I want to talk about some basic stuff, but it’s something that I’ve seen a great deal in the wild. Badly designed data objects. Let’s take a sufficiently basic example:

We need to model students for some grading application. Simple enough!

You can follow along with the article by checking out the code from here. There are additional tests in some of the examples that have been omitted from this post for the sake of brevity.

We start off by capturing the students’ first names and last names as fields in an object.

git checkout -f 01-plain-old-java-object
public class Student {
    private String firstName;
    private String lastName;

    public String getLastName() {
        return lastName;
    }

    public void setLastName(String lastName) {
        this.lastName = lastName;
    }

    public String getFirstName() {
        return firstName;
    }

    public void setFirstName(String firstName) {
        this.firstName = firstName;
    }
}

Okay, so what’s wrong with this? Well, first and foremost, this is a data transfer object or a value object.

  1. Should it have mutable state? Probably not
  2. Should it allow null values? Probably not
  3. Wait, shouldn’t there be equals(), hashCode() and toString() methods defined? Yes, sir!

I’ll talk about all these problems in turn and offer some solutions.

A better way

Get rid of mutable state

Mutable state is a big problem in systems. It makes it difficult to reason about the state of your object, whether it’s been modified in a separate (or same) thread, whether some method has modified it and whether something is null or not.

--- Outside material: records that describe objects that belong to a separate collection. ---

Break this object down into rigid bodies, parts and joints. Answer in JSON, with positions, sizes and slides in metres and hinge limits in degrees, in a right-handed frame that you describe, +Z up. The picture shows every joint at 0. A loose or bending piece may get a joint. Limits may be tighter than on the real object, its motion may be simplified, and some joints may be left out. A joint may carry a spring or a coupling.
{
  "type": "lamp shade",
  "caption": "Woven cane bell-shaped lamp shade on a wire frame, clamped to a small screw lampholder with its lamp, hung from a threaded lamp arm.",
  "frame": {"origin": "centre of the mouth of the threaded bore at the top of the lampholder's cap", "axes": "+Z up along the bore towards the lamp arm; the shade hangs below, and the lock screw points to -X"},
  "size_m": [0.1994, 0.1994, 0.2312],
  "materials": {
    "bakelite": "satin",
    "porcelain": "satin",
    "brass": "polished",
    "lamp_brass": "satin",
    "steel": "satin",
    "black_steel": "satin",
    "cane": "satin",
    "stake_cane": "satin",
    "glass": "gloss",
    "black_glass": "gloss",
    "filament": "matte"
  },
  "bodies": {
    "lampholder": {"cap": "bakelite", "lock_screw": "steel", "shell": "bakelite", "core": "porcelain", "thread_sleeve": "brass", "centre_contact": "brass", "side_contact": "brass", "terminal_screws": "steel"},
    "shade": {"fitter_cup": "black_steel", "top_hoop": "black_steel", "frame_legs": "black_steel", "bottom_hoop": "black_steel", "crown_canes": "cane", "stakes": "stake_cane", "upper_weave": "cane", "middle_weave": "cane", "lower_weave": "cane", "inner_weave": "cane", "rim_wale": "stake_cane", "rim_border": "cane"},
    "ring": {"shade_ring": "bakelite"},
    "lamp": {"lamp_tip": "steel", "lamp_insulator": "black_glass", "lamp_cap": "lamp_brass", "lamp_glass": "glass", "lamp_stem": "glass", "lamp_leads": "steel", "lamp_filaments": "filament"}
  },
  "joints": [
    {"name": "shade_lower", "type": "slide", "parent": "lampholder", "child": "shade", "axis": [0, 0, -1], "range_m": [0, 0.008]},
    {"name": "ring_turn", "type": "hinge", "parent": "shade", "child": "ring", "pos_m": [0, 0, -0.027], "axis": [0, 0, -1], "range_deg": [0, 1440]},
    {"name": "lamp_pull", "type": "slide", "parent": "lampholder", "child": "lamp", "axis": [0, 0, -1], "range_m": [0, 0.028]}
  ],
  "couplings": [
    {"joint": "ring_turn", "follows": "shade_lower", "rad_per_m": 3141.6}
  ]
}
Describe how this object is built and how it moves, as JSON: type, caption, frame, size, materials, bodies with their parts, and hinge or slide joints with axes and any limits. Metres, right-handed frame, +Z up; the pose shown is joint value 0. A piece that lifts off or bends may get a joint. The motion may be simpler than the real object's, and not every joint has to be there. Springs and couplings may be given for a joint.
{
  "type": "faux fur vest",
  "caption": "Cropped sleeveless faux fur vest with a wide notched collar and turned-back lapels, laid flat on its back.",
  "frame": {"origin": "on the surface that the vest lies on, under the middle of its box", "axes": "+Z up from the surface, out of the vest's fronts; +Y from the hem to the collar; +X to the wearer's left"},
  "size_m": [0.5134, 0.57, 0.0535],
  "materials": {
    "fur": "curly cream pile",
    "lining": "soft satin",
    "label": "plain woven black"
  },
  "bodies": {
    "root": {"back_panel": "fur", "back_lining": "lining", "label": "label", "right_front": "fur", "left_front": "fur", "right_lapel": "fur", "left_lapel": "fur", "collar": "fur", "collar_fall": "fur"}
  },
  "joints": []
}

The problems are there and they’re real.

So this first step is to get rid of those pesky setters.

Chances are that your IDE is already warning you that these setters are unused, don’t ignore these warnings!

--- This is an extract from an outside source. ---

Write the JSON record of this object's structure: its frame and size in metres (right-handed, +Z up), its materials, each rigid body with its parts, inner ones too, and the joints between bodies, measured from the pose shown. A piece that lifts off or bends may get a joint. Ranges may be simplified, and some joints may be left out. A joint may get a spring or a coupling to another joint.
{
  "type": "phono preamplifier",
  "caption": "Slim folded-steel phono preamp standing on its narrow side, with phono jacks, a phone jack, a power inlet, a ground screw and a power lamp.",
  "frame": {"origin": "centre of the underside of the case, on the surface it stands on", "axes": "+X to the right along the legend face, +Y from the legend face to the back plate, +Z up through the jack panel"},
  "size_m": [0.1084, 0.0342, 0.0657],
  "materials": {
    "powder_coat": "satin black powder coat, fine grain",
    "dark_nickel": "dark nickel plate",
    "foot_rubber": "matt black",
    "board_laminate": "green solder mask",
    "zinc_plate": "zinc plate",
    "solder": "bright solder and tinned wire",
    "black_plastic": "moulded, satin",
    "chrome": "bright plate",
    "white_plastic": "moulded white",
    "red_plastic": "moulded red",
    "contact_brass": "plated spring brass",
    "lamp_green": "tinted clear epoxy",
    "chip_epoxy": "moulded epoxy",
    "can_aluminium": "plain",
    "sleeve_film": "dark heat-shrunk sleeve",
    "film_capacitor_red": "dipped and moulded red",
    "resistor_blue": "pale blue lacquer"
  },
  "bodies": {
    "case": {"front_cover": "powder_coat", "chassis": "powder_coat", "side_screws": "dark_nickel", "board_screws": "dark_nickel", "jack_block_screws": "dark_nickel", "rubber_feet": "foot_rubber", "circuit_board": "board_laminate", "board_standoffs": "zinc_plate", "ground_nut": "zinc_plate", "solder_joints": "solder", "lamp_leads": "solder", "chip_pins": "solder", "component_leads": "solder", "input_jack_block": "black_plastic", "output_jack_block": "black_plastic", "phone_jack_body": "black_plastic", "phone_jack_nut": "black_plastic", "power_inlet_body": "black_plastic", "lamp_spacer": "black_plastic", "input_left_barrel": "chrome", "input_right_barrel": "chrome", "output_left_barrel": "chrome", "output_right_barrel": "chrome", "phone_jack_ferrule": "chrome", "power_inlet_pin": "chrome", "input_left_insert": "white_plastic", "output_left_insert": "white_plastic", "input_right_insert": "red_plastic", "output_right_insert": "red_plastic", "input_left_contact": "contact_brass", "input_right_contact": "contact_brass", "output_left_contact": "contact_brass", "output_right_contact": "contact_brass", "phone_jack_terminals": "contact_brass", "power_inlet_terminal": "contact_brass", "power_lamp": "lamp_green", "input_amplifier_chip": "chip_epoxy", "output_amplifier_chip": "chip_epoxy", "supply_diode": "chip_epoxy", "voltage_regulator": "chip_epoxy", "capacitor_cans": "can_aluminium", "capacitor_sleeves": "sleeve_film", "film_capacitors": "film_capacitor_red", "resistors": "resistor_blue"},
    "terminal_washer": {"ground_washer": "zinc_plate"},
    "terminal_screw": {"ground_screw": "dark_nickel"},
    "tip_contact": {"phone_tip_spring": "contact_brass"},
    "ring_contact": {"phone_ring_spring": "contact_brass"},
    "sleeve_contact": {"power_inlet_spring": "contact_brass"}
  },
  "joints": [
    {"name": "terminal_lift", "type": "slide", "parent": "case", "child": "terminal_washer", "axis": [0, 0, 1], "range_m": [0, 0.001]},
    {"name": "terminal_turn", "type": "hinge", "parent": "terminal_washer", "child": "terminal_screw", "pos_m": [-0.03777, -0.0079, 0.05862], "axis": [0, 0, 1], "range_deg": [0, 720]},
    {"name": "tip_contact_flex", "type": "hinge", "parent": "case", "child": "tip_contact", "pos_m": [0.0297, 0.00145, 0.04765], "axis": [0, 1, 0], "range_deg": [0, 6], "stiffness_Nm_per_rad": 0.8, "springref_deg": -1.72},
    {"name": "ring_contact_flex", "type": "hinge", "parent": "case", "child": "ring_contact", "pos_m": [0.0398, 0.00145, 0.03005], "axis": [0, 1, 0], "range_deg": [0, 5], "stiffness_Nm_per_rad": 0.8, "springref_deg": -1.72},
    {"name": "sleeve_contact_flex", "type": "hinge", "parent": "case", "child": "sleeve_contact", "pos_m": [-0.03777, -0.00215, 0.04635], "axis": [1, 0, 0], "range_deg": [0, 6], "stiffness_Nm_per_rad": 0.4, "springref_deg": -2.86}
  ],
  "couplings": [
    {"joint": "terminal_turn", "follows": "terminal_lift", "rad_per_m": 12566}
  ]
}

“But Franky, Jackson needs those setters to deserialize the objects,” you object. Well, that’s not true. Try it. By default, Jackson will use field injection, though this is probably not the best way to construct objects.

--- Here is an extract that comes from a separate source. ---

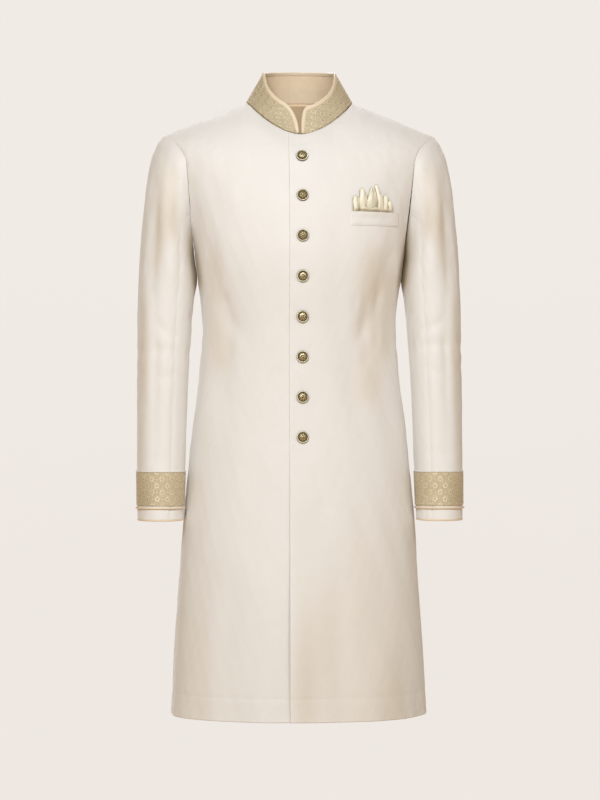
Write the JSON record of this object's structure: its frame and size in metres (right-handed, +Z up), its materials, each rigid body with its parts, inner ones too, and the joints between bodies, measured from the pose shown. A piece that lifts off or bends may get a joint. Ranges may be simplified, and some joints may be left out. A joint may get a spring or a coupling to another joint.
{
  "type": "sherwani coat",
  "caption": "Long ivory coat, hollow as worn, with a brocade stand collar and cuffs, a lapped front with domed buttons and a breast pocket with a folded square.",
  "frame": {"origin": "midway between the two points where the shoulder seams meet the collar, where the wearer's shoulders hold the coat up", "axes": "+Z up, the front faces -Y, the wearer's left is +X"},
  "size_m": [0.5318, 0.3183, 1.0502],
  "materials": {
    "ivory_silk": "plain raw silk, soft sheen",
    "gold_brocade": "woven brocade, muted metallic thread",
    "peach_satin": "smooth satin",
    "pale_gold_silk": "smooth silk with a soft shine",
    "antique_brass": "antique, dark in the hollows, bright on the rim"
  },
  "bodies": {
    "root": {"front_left": "ivory_silk", "front_right": "ivory_silk", "back_left": "ivory_silk", "back_right": "ivory_silk", "sleeve_top_left": "ivory_silk", "sleeve_top_right": "ivory_silk", "sleeve_under_left": "ivory_silk", "sleeve_under_right": "ivory_silk", "pocket_welt": "ivory_silk", "collar": "gold_brocade", "cuff_band_left": "gold_brocade", "cuff_band_right": "gold_brocade", "collar_lining": "peach_satin", "collar_piping": "peach_satin", "neck_facing": "peach_satin", "cuff_cord_left": "peach_satin", "cuff_cord_right": "peach_satin", "cuff_edge_left": "peach_satin", "cuff_edge_right": "peach_satin", "pocket_square": "pale_gold_silk", "button_1": "antique_brass", "button_2": "antique_brass", "button_3": "antique_brass", "button_4": "antique_brass", "button_5": "antique_brass", "button_6": "antique_brass", "button_7": "antique_brass", "button_8": "antique_brass"}
  },
  "joints": []
}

So here is our first major improvement:

git checkout -f 02-remove-setters
public class Student {
    private final String firstName;
    private final String lastName;

    public Student(String firstName, String lastName) {
        this.firstName = firstName;
        this.lastName = lastName;
    }

    public String getFirstName() {
        return firstName;
    }

    public String getLastName() {
        return lastName;
    }
}

While we’re at it. Let’s get rid of the get prefix to all of these fields, we aren’t a JavaBean, so we don’t (necessarily) need to follow the JavaBean way.

git checkout -f 03-un-java-bean
public class Student {
    //...

    public String firstName() {
        return firstName;
    }

    public String lastName() {
        return lastName;
    }
}

Get rid of and/or limit the use of null

Null is not your friend. You should ban null wherever possible in your system and make nulls overt where you can’t do so.

The situation is not helped by the fact that JSR 303 defines the @NotNull annotation. This is rather unfortunate. Everything should be @NotNull by default, and things that could ever possibly be null should be marked by a @Nullable marker annotation.

Okay, let’s think about things a bit and make the concession that not all people have last names – think Fabio. So we say that indeed last name could be null, but never the name.

I prefer these over constructors, as they can have an overt name. Joshua Bloch’s Effective Java talks about this in further detail. It’s item 1, in fact.

We also go ahead and create a marker interface to show our intent that the lastName field is in fact nullable and mark the constructor as package private. If you’re of the lazy persuasion you can use one of the @Nullable declarations from libraries you use such as Guava.

git checkout -f 04-thinking-about-null
...
@Nullable
private String lastName;

public static Student create(String firstName, String lastName) {
       if (firstName == null) throw new IllegalArgumentException("Null firstName");
       return new Student(firstName, lastName);
}
...

And finally we mark the constructor as private.

Okay, great, but how do we ensure that we fail fast when deserializing junk? As we know, libraries such as Jackson will use reflection to populate your fields. This one is easy, we just annotate our method with the @JsonCreator annotation and the fields with the @JsonProperty("fieldName") property like so:

...
@JsonCreator
public static Student create(
        @JsonProperty("firstName") String firstName,
        @JsonProperty("lastName") String lastName) {
        //...
}
...

Controlling object deserialization through a method instead of relying on field injection also allows a few fancy things.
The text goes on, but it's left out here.